====== The input ======
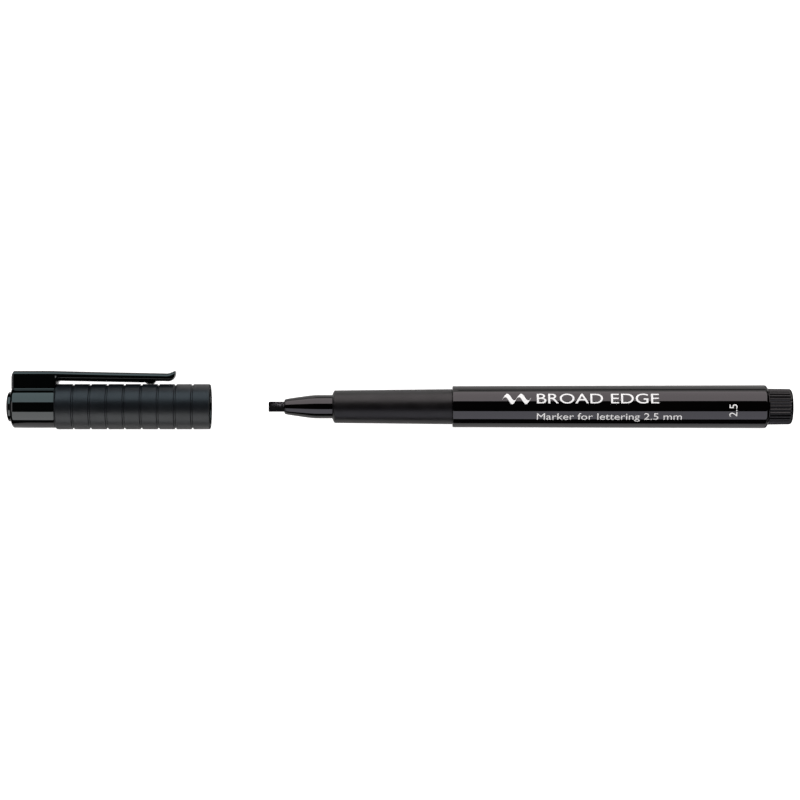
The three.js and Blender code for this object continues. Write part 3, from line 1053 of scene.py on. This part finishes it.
======
====== The input ======
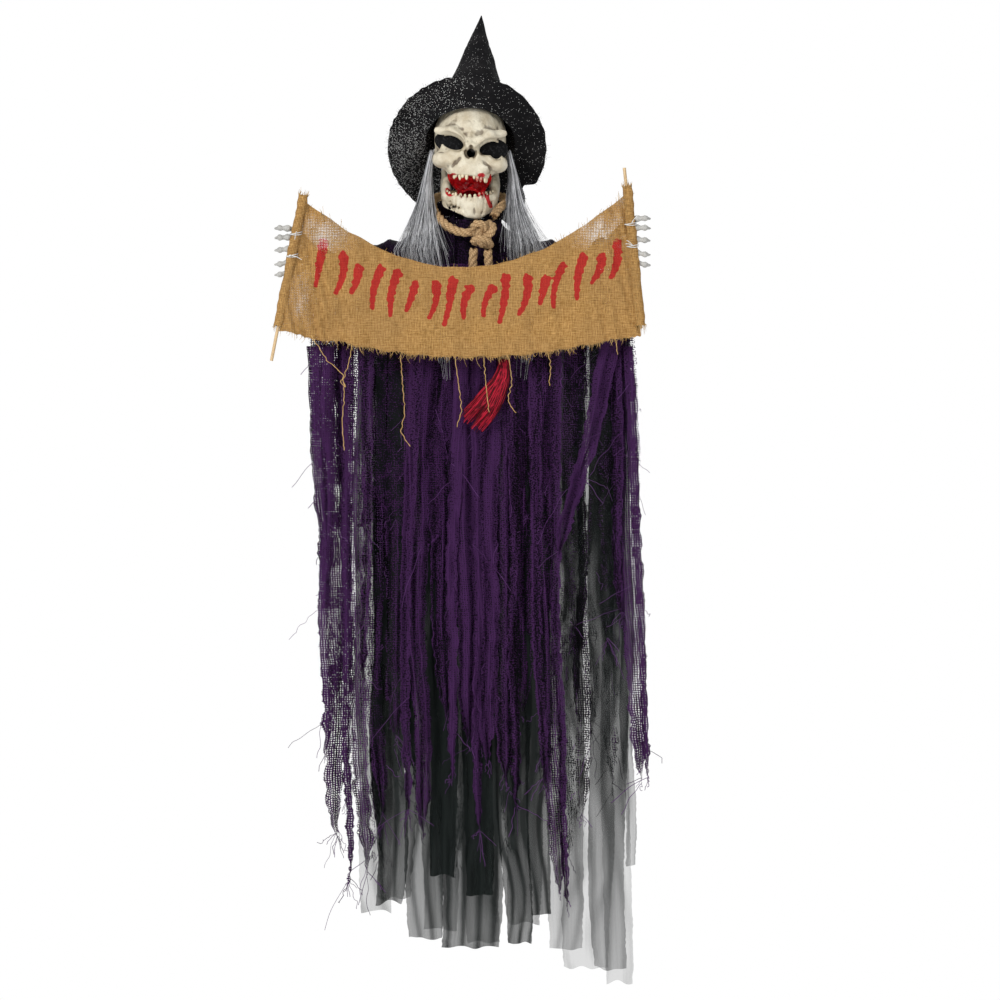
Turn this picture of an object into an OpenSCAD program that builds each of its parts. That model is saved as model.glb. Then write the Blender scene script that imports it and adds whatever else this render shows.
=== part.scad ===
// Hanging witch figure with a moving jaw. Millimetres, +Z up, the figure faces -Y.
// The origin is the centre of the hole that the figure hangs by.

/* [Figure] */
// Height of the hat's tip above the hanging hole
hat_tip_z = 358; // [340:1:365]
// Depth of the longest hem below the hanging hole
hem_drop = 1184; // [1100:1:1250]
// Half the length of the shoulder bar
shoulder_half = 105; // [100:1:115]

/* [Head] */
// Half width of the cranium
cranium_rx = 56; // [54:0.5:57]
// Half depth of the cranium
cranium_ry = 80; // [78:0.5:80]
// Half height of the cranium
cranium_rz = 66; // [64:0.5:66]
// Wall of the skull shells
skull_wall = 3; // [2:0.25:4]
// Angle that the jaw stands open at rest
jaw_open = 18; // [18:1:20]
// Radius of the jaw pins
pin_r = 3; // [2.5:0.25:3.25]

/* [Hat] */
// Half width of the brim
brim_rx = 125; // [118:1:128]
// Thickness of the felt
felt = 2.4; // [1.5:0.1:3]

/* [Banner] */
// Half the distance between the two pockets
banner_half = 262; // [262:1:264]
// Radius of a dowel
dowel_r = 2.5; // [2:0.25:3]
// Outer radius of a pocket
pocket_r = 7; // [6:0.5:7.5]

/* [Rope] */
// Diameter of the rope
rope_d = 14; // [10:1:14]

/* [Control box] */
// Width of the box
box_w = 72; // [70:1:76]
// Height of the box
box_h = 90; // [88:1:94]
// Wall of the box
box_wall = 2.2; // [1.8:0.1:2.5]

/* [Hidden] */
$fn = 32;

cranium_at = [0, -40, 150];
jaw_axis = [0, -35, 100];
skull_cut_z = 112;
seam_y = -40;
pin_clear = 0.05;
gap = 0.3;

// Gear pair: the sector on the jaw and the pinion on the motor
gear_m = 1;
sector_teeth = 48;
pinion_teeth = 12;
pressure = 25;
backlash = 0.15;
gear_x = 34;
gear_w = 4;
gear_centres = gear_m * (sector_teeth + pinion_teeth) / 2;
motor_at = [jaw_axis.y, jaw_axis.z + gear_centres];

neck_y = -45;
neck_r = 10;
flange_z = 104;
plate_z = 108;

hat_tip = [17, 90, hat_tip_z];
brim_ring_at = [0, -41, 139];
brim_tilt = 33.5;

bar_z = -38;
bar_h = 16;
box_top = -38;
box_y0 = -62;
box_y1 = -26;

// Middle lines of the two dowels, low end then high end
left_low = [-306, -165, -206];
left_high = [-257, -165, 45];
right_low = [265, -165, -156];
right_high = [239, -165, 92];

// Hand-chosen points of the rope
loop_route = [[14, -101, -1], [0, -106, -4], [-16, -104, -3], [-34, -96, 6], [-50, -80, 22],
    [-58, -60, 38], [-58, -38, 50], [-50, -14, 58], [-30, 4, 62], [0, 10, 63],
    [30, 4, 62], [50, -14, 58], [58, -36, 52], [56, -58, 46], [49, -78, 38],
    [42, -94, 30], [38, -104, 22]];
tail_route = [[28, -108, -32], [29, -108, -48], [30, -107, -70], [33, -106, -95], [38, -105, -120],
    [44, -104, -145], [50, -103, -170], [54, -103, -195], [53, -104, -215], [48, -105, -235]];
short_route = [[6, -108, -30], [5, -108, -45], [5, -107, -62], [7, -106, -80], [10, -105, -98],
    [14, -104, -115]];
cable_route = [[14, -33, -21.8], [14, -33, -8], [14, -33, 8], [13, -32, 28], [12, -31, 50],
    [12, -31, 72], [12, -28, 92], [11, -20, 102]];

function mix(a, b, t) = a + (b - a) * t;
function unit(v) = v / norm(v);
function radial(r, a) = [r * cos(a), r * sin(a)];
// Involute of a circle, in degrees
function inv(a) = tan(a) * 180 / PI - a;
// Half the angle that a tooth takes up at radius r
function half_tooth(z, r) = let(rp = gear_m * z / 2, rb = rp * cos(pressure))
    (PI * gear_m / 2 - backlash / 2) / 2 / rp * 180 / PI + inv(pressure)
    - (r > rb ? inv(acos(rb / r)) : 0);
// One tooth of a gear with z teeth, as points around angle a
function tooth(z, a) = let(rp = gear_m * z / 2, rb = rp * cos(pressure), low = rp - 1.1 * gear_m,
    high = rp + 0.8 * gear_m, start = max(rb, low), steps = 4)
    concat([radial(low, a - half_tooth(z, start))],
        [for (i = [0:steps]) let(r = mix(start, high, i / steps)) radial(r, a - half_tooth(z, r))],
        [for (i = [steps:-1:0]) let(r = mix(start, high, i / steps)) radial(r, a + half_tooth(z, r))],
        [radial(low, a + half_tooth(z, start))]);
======
====== The input ======
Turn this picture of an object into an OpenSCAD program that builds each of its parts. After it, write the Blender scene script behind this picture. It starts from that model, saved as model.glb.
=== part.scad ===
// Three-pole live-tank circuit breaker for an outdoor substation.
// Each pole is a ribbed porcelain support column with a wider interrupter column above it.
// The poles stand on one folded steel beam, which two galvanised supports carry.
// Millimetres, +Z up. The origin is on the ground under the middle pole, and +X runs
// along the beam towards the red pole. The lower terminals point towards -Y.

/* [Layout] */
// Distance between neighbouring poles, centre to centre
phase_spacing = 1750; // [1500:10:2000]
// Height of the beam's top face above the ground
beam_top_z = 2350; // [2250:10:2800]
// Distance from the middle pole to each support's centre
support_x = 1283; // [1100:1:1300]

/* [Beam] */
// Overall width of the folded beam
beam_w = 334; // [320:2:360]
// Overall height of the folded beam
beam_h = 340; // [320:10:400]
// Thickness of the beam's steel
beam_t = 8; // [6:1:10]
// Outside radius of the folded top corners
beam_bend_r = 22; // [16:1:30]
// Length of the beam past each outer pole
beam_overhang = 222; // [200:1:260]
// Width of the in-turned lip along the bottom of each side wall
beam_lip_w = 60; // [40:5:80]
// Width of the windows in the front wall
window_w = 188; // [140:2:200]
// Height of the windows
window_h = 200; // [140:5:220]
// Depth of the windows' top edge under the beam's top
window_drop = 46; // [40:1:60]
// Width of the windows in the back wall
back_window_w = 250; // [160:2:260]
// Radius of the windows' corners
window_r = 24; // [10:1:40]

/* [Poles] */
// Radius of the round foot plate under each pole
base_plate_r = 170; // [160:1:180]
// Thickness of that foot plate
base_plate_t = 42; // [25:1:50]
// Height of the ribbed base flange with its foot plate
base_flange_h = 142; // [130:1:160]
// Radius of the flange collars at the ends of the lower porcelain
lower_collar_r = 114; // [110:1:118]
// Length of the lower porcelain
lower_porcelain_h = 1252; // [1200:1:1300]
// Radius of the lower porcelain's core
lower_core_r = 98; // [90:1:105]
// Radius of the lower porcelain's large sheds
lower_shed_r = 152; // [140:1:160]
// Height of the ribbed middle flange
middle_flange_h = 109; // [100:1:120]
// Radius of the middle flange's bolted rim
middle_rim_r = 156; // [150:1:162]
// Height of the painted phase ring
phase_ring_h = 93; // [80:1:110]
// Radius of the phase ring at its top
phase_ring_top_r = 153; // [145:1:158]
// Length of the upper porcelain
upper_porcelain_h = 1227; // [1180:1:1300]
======
*Problem description*: Repeat exactly the lines from the one containing "model, saved as model.glb." to the one containing "support_x = 1283; // [1100:1:1300]", both lines included, and nothing else.

*Completed exercise*:
Turn this picture of an object into an OpenSCAD program that builds each of its parts. After it, write the Blender scene script behind this picture. It starts from that model, saved as model.glb.
=== part.scad ===
// Three-pole live-tank circuit breaker for an outdoor substation.
// Each pole is a ribbed porcelain support column with a wider interrupter column above it.
// The poles stand on one folded steel beam, which two galvanised supports carry.
// Millimetres, +Z up. The origin is on the ground under the middle pole, and +X runs
// along the beam towards the red pole. The lower terminals point towards -Y.

/* [Layout] */
// Distance between neighbouring poles, centre to centre
phase_spacing = 1750; // [1500:10:2000]
// Height of the beam's top face above the ground
beam_top_z = 2350; // [2250:10:2800]
// Distance from the middle pole to each support's centre
support_x = 1283; // [1100:1:1300]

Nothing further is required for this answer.